By its own published criteria, the Reserve Bank has locked in interest rate cuts in light of the seasonally-adjusted April unemployment rate rising to 5.2 per cent. It was 4.9 per cent in February.
The underemployment rate has increased to 8.5 per cent from 8.2, resulting in an “underutilisation rate” of 13.7 per cent. That’s nudging towards one in seven Australians either being unemployed or underemployed.
The Australian Bureau of Statistics also revised the March unemployment rate to 5.1 per cent from 5.
Coming on top of Wednesday’s soft wage growth, the unemployment statistics make the Reserve Bank’s decision to leave interest rates steady last week look embarrassing, its business liaison out of touch with what’s happening in the economy compared with the NAB and Australian Industry Group surveys.

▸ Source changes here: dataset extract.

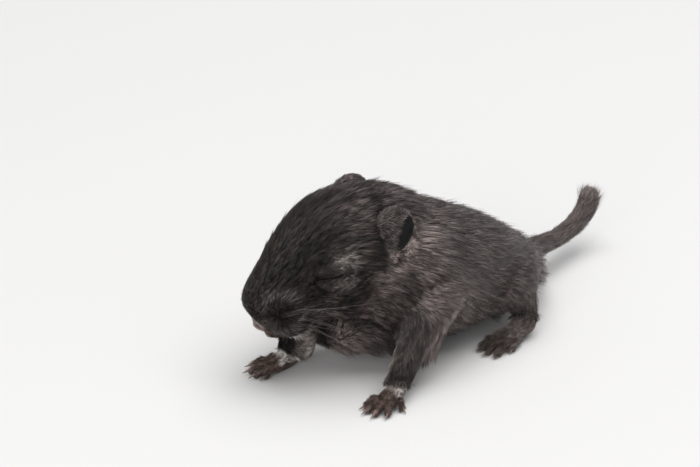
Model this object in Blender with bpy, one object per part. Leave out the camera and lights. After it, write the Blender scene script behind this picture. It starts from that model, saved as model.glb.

RBA governor Philip Lowe’s statement after the board meeting concluded with:
“[The board] recognised that there was still spare capacity in the economy and that a further improvement in the labour market was likely to be needed for inflation to be consistent with the target.
“Given this assessment, the board will be paying close attention to developments in the labour market at its upcoming meetings.”
Instead of improving, the labour market has deteriorated. The board’s next meeting on June 4 is now ‘live’ with a 0.25 per cent rate cut on the table.
And, to again quote Joe Hockey from 2013: “They’re not cutting interest rates because the economy is doing well. Interest rates are being cut to 50-year lows because the economy is struggling.”
Except that a 1.25 per cent cash rate wouldn’t be a 50-year low, it would be an all-time low.
There was an element of good news within the latest statistics. Employment continued to grow (albeit via part-time jobs) but just not fast enough to absorb an increase in the participation rate – the percentage of Australians either in work or looking for work.
The seasonally-adjusted participation rate last month was 65.8 – a rate only touched twice before, in January last year and November 2010, and never exceeded. The April female participation rate of 61 is new record.
A bigger workforce indicates Australia’s greater productive potential, but the rising underutilisation rate makes it harder to achieve stronger wages growth, which is what the country needs to turn around lack-lustre consumption.
But according to the latest RBA forecasts, even with two rounds of rate cuts, there will be insufficient stimulus to reduce unemployment until 2021 – at the far end of the forecasting horizon.